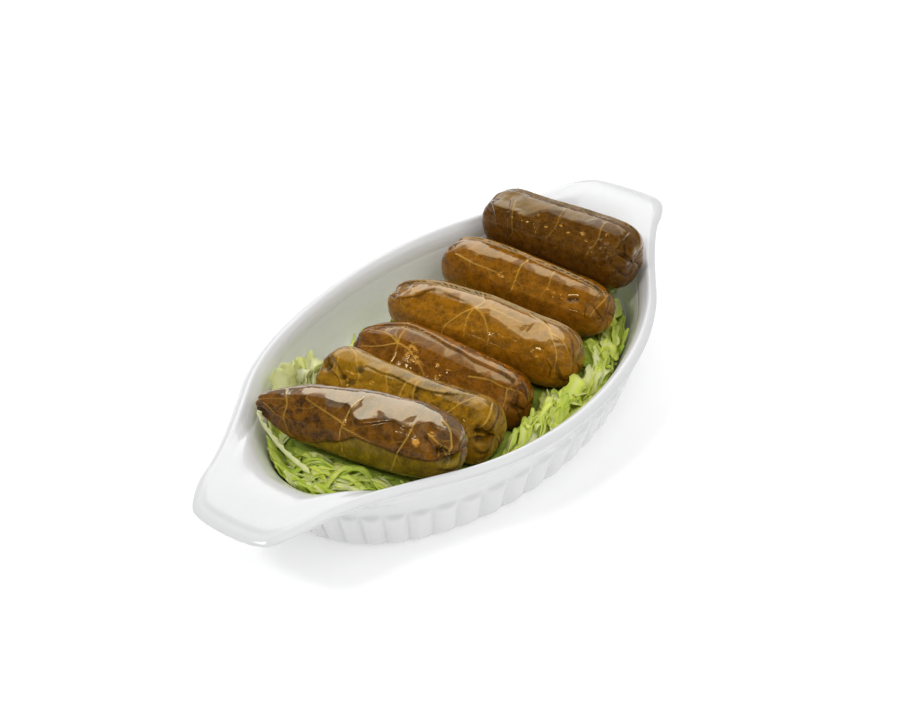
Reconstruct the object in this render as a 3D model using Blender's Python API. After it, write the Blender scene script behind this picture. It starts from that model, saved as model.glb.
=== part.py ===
"""Six stuffed vine leaf rolls on shredded lettuce in their white oval baking dish, in metres, +Z up.

The origin is on the table under the middle of the dish, and +X runs along the dish to one handle."""

import math
import random
from collections import namedtuple

import bmesh
import bpy
import numpy as np
from mathutils import Vector

# The dish: an oval body with a flat tab handle at each end of its length.
HALF_LENGTH = 0.115
RIM_OVAL = (0.088, 0.0572)
RIM_SIDE_HEIGHT = 0.0266
RIM_TIP_HEIGHT = 0.0296
RIM_SWELL = 0.0084
# The inner wall rises to the flat tabs from here to here, as squared shares of the half length.
TAB_RISE = (0.33, 0.80)
TAB_STARTS_AT = 0.060
TAB_SHOULDER = (0.0985, 0.0218)
TAB_CORNER = (0.1131, 0.0134)
# How far the tab's sweep runs on along the rim's own direction before it turns in.
TAB_LEAD = 0.0103
# The rim's direction is taken over this much of a turn each way, so that insets don't cross at corners.
RIM_NUDGE = 0.05
RIBS = 52
RIB_DEPTH = 0.0015
RIB_ROUNDNESS = 2.4
STEPS_PER_RIB = 3
FOOT_RECESS = 0.0012

# One ring round the dish. Its points go from an oval of this half length and half width towards
# the rim's outline, moved in by the inset, by the share called reach. The share called tab is how
# nearly it is level with the rim on the tabs.
DISH_ROW_FIELDS = "half_length half_width inset reach side_height tip_height rib tab"
DishRow = namedtuple("DishRow", DISH_ROW_FIELDS, defaults=[0.0, 0.0])
FOOT_ROWS = (
    DishRow(0.0715, 0.0411, 0.0, 0.0, FOOT_RECESS, FOOT_RECESS),
    DishRow(0.0730, 0.0426, 0.0, 0.0, 0.0000, 0.0000),
    DishRow(0.0772, 0.0460, 0.0, 0.0, 0.0000, 0.0000),
)
OUTER_ROWS = (
    DishRow(0.0787, 0.0475, 0.0, 0.0, 0.0014, 0.0014, 0.6),
    DishRow(0.0793, 0.0480, 0.0, 0.0, 0.0030, 0.0030, 1.0),
    DishRow(0.0802, 0.0489, 0.0, 0.0, 0.0058, 0.0058, 1.0),
    DishRow(0.0828, 0.0516, 0.0, 0.0, 0.0142, 0.0142, 1.0),
    DishRow(0.0837, 0.0527, 0.0, 0.0, 0.0168, 0.0168),
    DishRow(0.0848, 0.0540, 0.0010, 0.04, 0.0198, 0.0212),
    DishRow(0.0860, 0.0555, 0.0012, 0.55, 0.0228, 0.0249),
    DishRow(0.0880, 0.0572, 0.0000, 1.00, 0.0247, 0.0279),
    DishRow(0.0880, 0.0572, 0.0008, 1.00, 0.0258, 0.0289),
    DishRow(0.0880, 0.0572, 0.0026, 1.00, RIM_SIDE_HEIGHT, RIM_TIP_HEIGHT),
    DishRow(0.0880, 0.0572, 0.0045, 1.00, 0.0254, 0.0296, 0.0, 1.0),
)
INNER_ROWS = (
    DishRow(0.0825, 0.0516, 0.0056, 0.93, 0.0235, 0.0295, 0.0, 1.0),
    DishRow(0.0820, 0.0507, 0.0060, 0.68, 0.0220, 0.0289, 0.0, 1.0),
    DishRow(0.0815, 0.0501, 0.0060, 0.36, 0.0206, 0.0271, 0.0, 0.45),
    DishRow(0.0805, 0.0490, 0.0060, 0.14, 0.0176, 0.0226, 0.0, 0.05),
    DishRow(0.0800, 0.0478, 0.0060, 0.05, 0.0146, 0.0195),
    DishRow(0.0795, 0.0466, 0.0, 0.0, 0.0118, 0.0156),
    DishRow(0.0765, 0.0448, 0.0, 0.0, 0.0092, 0.0103),
    DishRow(0.0725, 0.0420, 0.0, 0.0, 0.0069, 0.0069),
    DishRow(0.0660, 0.0375, 0.0, 0.0, 0.0052, 0.0052),
)
FLOOR_HEIGHT = 0.0050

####

WHAT YOU SHOULD DO:
Set down all of the data above, word for word.

EXERCISE ANSWER:
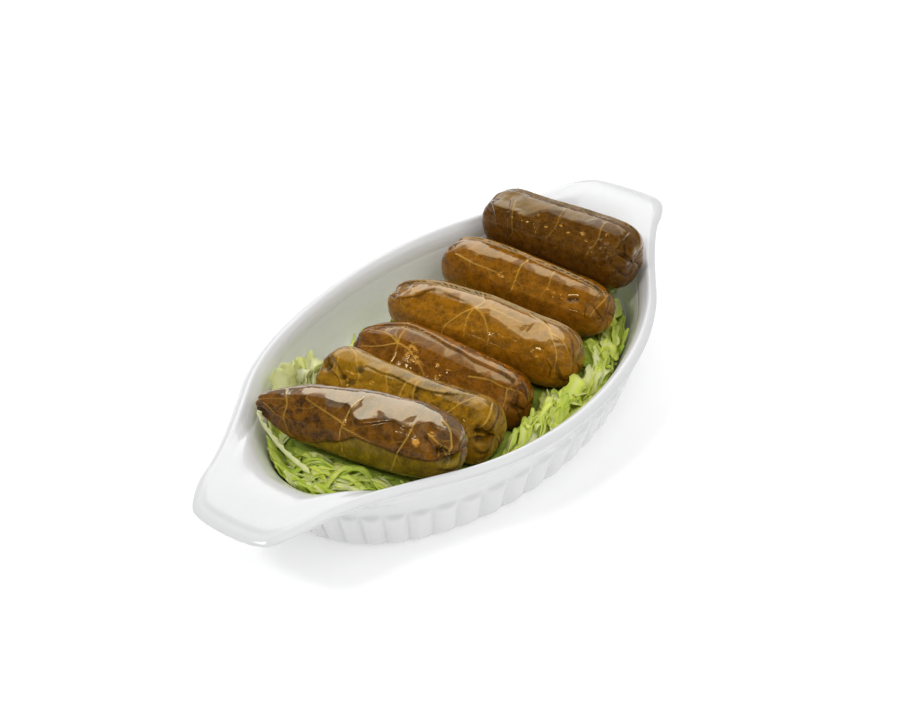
Reconstruct the object in this render as a 3D model using Blender's Python API. After it, write the Blender scene script behind this picture. It starts from that model, saved as model.glb.
=== part.py ===
"""Six stuffed vine leaf rolls on shredded lettuce in their white oval baking dish, in metres, +Z up.

The origin is on the table under the middle of the dish, and +X runs along the dish to one handle."""

import math
import random
from collections import namedtuple

import bmesh
import bpy
import numpy as np
from mathutils import Vector

# The dish: an oval body with a flat tab handle at each end of its length.
HALF_LENGTH = 0.115
RIM_OVAL = (0.088, 0.0572)
RIM_SIDE_HEIGHT = 0.0266
RIM_TIP_HEIGHT = 0.0296
RIM_SWELL = 0.0084
# The inner wall rises to the flat tabs from here to here, as squared shares of the half length.
TAB_RISE = (0.33, 0.80)
TAB_STARTS_AT = 0.060
TAB_SHOULDER = (0.0985, 0.0218)
TAB_CORNER = (0.1131, 0.0134)
# How far the tab's sweep runs on along the rim's own direction before it turns in.
TAB_LEAD = 0.0103
# The rim's direction is taken over this much of a turn each way, so that insets don't cross at corners.
RIM_NUDGE = 0.05
RIBS = 52
RIB_DEPTH = 0.0015
RIB_ROUNDNESS = 2.4
STEPS_PER_RIB = 3
FOOT_RECESS = 0.0012

# One ring round the dish. Its points go from an oval of this half length and half width towards
# the rim's outline, moved in by the inset, by the share called reach. The share called tab is how
# nearly it is level with the rim on the tabs.
DISH_ROW_FIELDS = "half_length half_width inset reach side_height tip_height rib tab"
DishRow = namedtuple("DishRow", DISH_ROW_FIELDS, defaults=[0.0, 0.0])
FOOT_ROWS = (
    DishRow(0.0715, 0.0411, 0.0, 0.0, FOOT_RECESS, FOOT_RECESS),
    DishRow(0.0730, 0.0426, 0.0, 0.0, 0.0000, 0.0000),
    DishRow(0.0772, 0.0460, 0.0, 0.0, 0.0000, 0.0000),
)
OUTER_ROWS = (
    DishRow(0.0787, 0.0475, 0.0, 0.0, 0.0014, 0.0014, 0.6),
    DishRow(0.0793, 0.0480, 0.0, 0.0, 0.0030, 0.0030, 1.0),
    DishRow(0.0802, 0.0489, 0.0, 0.0, 0.0058, 0.0058, 1.0),
    DishRow(0.0828, 0.0516, 0.0, 0.0, 0.0142, 0.0142, 1.0),
    DishRow(0.0837, 0.0527, 0.0, 0.0, 0.0168, 0.0168),
    DishRow(0.0848, 0.0540, 0.0010, 0.04, 0.0198, 0.0212),
    DishRow(0.0860, 0.0555, 0.0012, 0.55, 0.0228, 0.0249),
    DishRow(0.0880, 0.0572, 0.0000, 1.00, 0.0247, 0.0279),
    DishRow(0.0880, 0.0572, 0.0008, 1.00, 0.0258, 0.0289),
    DishRow(0.0880, 0.0572, 0.0026, 1.00, RIM_SIDE_HEIGHT, RIM_TIP_HEIGHT),
    DishRow(0.0880, 0.0572, 0.0045, 1.00, 0.0254, 0.0296, 0.0, 1.0),
)
INNER_ROWS = (
    DishRow(0.0825, 0.0516, 0.0056, 0.93, 0.0235, 0.0295, 0.0, 1.0),
    DishRow(0.0820, 0.0507, 0.0060, 0.68, 0.0220, 0.0289, 0.0, 1.0),
    DishRow(0.0815, 0.0501, 0.0060, 0.36, 0.0206, 0.0271, 0.0, 0.45),
    DishRow(0.0805, 0.0490, 0.0060, 0.14, 0.0176, 0.0226, 0.0, 0.05),
    DishRow(0.0800, 0.0478, 0.0060, 0.05, 0.0146, 0.0195),
    DishRow(0.0795, 0.0466, 0.0, 0.0, 0.0118, 0.0156),
    DishRow(0.0765, 0.0448, 0.0, 0.0, 0.0092, 0.0103),
    DishRow(0.0725, 0.0420, 0.0, 0.0, 0.0069, 0.0069),
    DishRow(0.0660, 0.0375, 0.0, 0.0, 0.0052, 0.0052),
)
FLOOR_HEIGHT = 0.0050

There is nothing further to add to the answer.